The artefacts recovered after Roswell were not failures of technology. They were failures of readiness. They revealed that foresight without wisdom collapses futures rather than opening them. The future, when treated as something to be owned or manipulated, narrows into crisis. When treated as something to be participated in responsibly, it expands.
This is why such artefacts were eventually sealed or abandoned. Not because they were dangerous machines, but because they amplified consciousness. They exposed fear, obsession, and control wherever those qualities existed.
Rendlesham required no such withdrawal. It offered no tools to misuse. It trusted time.

The Rendlesham UFO The British Roswell
The End of the Long Silence
The long silence that followed these events was never abandonment. It was preparation. Humanity needed to learn—through error, acceleration, and imbalance—that power without coherence is unsustainable.

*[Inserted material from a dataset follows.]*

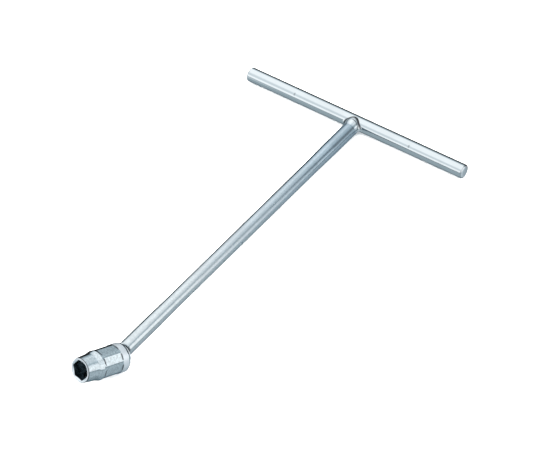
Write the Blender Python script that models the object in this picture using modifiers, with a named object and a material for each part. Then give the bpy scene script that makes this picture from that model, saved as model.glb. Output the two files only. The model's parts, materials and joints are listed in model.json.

Now, disclosure feels different. It no longer arrives as shock or announcement. It arrives as convergence. The questions have shifted from Is this real? to What does this ask of us?
The answer is neither fear nor salvation. It is responsibility.
Humanity is beginning to understand that consciousness is not passive within reality. Attention shapes probability. Emotional tone influences outcome. The future is not waiting to happen; it is listening.
Roswell and Rendlesham were not promises of intervention. They were mirrors held at different stages of maturity. One showed humanity what it did not yet know how to hold. The other showed humanity that it could be trusted with experience rather than possession.
Between them lies the true legacy of contact—not secrecy, not spectacle, but growth.
The silence is ending not because all truths have been revealed, but because humanity is learning how to hold them without fear. The future does not need to be seen in advance. It needs to be lived into wisely.
And that, perhaps, was the lesson all along.